--- GIVEN DATA ---
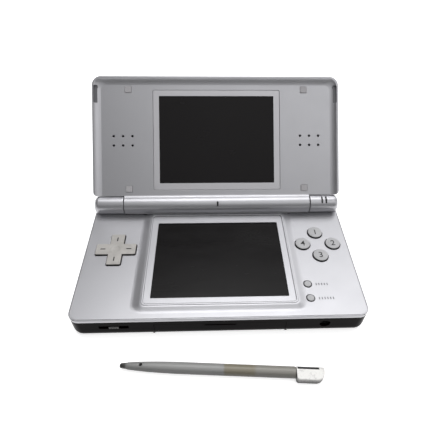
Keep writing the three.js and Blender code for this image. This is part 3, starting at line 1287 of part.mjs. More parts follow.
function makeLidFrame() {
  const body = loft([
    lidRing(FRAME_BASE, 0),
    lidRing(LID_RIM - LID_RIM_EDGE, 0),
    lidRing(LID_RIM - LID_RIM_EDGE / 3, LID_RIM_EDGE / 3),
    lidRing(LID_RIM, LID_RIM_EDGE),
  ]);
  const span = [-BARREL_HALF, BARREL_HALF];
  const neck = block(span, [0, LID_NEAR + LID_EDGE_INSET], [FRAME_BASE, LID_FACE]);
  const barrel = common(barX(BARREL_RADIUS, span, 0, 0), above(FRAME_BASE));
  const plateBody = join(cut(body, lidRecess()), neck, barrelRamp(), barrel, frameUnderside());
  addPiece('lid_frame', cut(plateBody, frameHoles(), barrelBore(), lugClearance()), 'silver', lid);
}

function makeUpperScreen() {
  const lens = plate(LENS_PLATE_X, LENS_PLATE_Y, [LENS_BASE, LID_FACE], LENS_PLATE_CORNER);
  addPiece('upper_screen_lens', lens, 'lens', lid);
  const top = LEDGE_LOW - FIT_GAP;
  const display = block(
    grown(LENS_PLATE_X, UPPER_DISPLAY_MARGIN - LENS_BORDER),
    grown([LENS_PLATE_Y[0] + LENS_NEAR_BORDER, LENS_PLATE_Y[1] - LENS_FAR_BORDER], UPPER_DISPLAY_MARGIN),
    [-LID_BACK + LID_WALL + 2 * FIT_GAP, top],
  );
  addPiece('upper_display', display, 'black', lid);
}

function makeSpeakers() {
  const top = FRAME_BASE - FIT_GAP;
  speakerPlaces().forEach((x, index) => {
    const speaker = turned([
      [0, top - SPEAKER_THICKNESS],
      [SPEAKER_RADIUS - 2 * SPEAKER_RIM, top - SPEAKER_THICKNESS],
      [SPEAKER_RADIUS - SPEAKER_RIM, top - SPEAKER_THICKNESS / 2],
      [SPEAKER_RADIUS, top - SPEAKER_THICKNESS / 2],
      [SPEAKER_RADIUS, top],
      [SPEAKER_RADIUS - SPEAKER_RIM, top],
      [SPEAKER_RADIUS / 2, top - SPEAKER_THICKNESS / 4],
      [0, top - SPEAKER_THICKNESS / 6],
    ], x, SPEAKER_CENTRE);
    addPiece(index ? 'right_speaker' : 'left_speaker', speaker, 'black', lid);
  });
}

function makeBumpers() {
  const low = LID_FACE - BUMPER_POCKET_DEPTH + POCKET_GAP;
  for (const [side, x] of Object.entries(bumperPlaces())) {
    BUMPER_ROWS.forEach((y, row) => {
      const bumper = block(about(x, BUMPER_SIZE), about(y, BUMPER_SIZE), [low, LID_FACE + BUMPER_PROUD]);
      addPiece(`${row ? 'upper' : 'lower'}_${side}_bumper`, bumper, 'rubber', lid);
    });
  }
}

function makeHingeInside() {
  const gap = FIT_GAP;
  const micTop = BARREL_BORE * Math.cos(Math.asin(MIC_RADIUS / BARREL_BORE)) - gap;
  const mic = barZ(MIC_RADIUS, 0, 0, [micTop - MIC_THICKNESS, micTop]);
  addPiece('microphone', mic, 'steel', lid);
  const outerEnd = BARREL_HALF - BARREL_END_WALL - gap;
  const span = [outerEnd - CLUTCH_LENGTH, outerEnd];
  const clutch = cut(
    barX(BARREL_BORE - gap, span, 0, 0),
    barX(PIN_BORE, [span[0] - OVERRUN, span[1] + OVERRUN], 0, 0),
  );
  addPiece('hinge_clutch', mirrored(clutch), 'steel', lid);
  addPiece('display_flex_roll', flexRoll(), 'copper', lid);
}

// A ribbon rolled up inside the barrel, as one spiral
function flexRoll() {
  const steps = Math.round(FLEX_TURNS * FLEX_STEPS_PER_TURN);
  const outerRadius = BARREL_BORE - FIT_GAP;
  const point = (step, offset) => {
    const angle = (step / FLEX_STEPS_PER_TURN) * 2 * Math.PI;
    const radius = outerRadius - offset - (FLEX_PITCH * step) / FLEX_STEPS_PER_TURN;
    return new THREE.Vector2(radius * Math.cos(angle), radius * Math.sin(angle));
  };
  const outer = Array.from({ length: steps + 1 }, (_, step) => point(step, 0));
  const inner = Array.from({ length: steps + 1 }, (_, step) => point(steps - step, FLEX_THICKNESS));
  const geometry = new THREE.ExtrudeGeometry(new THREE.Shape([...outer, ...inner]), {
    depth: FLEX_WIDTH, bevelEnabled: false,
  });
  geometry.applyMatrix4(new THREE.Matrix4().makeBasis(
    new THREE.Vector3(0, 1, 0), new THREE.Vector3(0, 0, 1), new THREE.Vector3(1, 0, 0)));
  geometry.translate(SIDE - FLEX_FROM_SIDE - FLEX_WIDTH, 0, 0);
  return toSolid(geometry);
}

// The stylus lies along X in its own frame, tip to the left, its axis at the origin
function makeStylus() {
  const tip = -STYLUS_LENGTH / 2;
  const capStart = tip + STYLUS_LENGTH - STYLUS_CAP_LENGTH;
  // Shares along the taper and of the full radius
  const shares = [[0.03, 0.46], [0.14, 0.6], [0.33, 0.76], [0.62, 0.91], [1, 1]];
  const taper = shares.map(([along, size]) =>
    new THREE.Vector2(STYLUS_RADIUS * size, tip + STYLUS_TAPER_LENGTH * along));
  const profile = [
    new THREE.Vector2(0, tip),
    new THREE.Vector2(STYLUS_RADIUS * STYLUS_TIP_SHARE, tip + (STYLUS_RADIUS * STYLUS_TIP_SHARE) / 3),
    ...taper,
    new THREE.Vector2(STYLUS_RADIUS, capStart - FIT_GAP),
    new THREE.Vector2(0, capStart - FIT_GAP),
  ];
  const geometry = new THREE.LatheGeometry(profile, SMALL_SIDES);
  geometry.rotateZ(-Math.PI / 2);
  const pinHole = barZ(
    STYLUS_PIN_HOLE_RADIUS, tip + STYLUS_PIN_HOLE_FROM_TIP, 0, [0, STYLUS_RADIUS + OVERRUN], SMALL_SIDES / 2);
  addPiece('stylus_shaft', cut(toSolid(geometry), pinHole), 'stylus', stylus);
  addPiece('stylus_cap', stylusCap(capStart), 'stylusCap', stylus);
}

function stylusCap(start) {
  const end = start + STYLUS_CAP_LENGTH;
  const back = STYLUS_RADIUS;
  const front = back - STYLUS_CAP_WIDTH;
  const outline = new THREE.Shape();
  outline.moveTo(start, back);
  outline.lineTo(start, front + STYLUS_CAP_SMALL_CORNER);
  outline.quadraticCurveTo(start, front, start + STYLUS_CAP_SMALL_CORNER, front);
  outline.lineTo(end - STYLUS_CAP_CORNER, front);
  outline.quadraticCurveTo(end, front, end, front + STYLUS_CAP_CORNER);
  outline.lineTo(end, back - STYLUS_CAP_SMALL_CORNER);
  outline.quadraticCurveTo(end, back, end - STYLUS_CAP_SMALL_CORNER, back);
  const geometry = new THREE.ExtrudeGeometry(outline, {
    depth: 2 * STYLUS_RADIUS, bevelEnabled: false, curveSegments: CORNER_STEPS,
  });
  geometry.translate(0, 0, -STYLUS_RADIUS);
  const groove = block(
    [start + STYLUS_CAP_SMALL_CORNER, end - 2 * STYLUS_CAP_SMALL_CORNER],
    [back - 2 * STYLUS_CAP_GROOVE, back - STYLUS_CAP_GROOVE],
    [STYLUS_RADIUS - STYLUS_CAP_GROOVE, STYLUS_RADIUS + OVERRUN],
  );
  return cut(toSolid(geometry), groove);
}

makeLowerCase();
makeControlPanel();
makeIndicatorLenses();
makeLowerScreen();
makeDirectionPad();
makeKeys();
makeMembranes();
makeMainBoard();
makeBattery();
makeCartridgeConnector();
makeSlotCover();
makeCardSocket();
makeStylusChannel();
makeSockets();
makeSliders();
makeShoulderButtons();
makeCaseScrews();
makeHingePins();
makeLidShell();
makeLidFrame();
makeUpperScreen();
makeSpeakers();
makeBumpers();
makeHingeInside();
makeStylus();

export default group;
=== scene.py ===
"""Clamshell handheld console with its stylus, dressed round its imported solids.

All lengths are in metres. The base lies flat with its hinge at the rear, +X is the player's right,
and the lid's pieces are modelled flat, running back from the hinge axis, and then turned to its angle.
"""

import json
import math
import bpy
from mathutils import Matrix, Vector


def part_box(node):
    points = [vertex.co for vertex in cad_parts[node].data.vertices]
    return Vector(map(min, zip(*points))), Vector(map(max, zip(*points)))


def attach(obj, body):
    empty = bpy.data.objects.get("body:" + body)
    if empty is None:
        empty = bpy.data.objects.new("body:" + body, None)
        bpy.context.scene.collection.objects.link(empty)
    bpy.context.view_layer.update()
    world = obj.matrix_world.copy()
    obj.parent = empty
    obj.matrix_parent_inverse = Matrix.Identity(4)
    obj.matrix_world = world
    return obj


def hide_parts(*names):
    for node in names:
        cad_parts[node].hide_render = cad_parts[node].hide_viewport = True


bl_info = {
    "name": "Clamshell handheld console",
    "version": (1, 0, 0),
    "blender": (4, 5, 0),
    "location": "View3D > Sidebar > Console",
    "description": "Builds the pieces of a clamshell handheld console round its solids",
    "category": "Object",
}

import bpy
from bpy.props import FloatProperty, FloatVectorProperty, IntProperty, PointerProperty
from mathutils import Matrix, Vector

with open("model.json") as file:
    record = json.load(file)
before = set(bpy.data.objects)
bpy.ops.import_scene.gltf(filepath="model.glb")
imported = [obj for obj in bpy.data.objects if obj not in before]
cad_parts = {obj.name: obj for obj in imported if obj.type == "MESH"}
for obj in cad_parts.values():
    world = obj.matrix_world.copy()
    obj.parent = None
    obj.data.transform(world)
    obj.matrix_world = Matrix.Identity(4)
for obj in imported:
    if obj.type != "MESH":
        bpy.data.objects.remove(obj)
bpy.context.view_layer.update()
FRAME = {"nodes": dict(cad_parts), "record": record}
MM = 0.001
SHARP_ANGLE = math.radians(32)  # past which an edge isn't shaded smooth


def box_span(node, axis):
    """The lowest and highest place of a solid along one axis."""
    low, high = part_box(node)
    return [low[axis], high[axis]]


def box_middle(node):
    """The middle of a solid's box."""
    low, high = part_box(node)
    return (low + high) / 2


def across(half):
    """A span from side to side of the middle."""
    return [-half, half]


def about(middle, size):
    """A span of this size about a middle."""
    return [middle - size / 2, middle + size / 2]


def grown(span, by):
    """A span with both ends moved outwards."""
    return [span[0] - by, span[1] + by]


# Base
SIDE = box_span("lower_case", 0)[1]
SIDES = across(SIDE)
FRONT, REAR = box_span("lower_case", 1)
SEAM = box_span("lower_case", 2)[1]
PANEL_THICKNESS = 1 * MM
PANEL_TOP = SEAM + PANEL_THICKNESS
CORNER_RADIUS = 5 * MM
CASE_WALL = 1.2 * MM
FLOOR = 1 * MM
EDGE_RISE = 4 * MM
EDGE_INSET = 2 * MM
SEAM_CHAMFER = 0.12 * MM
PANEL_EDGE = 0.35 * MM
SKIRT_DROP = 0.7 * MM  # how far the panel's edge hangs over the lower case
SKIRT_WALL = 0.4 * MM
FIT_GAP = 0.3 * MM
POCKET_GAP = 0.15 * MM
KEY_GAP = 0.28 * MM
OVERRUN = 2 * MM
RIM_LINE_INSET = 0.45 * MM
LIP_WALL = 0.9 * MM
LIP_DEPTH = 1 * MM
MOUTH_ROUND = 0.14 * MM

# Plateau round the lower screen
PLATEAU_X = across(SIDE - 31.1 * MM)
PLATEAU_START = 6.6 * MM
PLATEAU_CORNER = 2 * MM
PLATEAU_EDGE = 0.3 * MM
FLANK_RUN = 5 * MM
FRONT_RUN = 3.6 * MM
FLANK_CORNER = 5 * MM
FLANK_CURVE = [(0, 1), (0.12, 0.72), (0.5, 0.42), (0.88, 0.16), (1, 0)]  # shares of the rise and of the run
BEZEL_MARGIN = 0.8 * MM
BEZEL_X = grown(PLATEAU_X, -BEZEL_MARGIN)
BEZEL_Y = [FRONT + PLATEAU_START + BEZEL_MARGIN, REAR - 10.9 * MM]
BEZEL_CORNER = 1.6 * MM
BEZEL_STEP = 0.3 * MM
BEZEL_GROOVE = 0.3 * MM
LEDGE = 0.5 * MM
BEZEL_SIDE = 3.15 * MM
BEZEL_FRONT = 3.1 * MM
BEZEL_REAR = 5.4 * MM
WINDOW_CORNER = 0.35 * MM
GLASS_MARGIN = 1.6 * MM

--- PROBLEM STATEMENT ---
Exactly repeat the lines from the line with "obj.matrix_world = world" to the line with "obj.matrix_world = Matrix.Identity(4)", including both, and output nothing else.

--- WRITTEN ANSWER ---
    obj.matrix_world = world
    return obj


def hide_parts(*names):
    for node in names:
        cad_parts[node].hide_render = cad_parts[node].hide_viewport = True


bl_info = {
    "name": "Clamshell handheld console",
    "version": (1, 0, 0),
    "blender": (4, 5, 0),
    "location": "View3D > Sidebar > Console",
    "description": "Builds the pieces of a clamshell handheld console round its solids",
    "category": "Object",
}

import bpy
from bpy.props import FloatProperty, FloatVectorProperty, IntProperty, PointerProperty
from mathutils import Matrix, Vector

with open("model.json") as file:
    record = json.load(file)
before = set(bpy.data.objects)
bpy.ops.import_scene.gltf(filepath="model.glb")
imported = [obj for obj in bpy.data.objects if obj not in before]
cad_parts = {obj.name: obj for obj in imported if obj.type == "MESH"}
for obj in cad_parts.values():
    world = obj.matrix_world.copy()
    obj.parent = None
    obj.data.transform(world)
    obj.matrix_world = Matrix.Identity(4)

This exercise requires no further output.